150th Anniversary Of Bloodiest Military Day In History Of American Wars: The Battle Of Antietam, September 17, 1862

Tomorrow will mark the 150th Anniversary of the bloodiest one day battle of the Civil War and of all American history—the Battle of Antietam in Sharpsburg, Maryland, which took more loss of life than even D Day on June 6, 1944.

Almost 23,000 casualties on both sides occurred on September 17, 1862–with almost 3,700 dead, and 17,200 wounded and 1,800 captured or missing.

The total losses that day surpassed double the total of the entirety of the War Of 1812, the Mexican War, and the Spanish American War combined!

This battle stopped the Confederate advance further north than it had ever been in the war, and only the Battle of Gettysburg in 1863 saw a further advance, also stopped by the Union Army.

The battle decided that the British and French would hold off on recognition of the Confederacy, and also led to the decision of Abraham Lincoln to issue the Preliminary Emancipation Proclamation.

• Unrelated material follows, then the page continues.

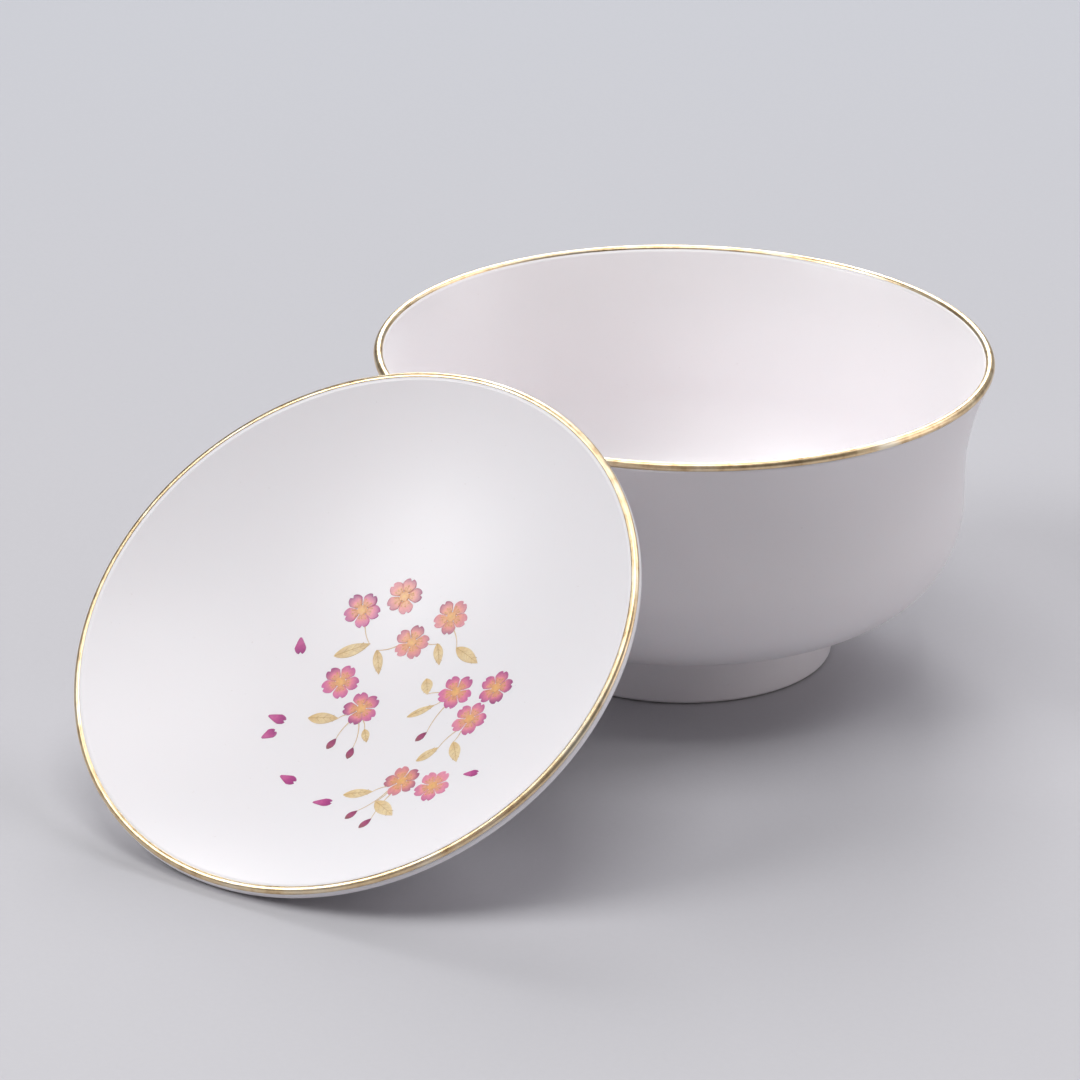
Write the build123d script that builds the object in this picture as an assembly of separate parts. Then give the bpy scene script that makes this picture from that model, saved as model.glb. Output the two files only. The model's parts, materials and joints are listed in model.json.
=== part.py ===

This author was fortunate to have visited the Antietam Battlefield in 2011, and today, there is a reenactment of the battle being conducted, and being covered by C Span 3, an excellent source for American history on a regular basis.

Visiting Antietam would sober anyone as to the loss of life, and yet, the principles being fought about during the Civil War, which led to such massive deaths, would be better understood!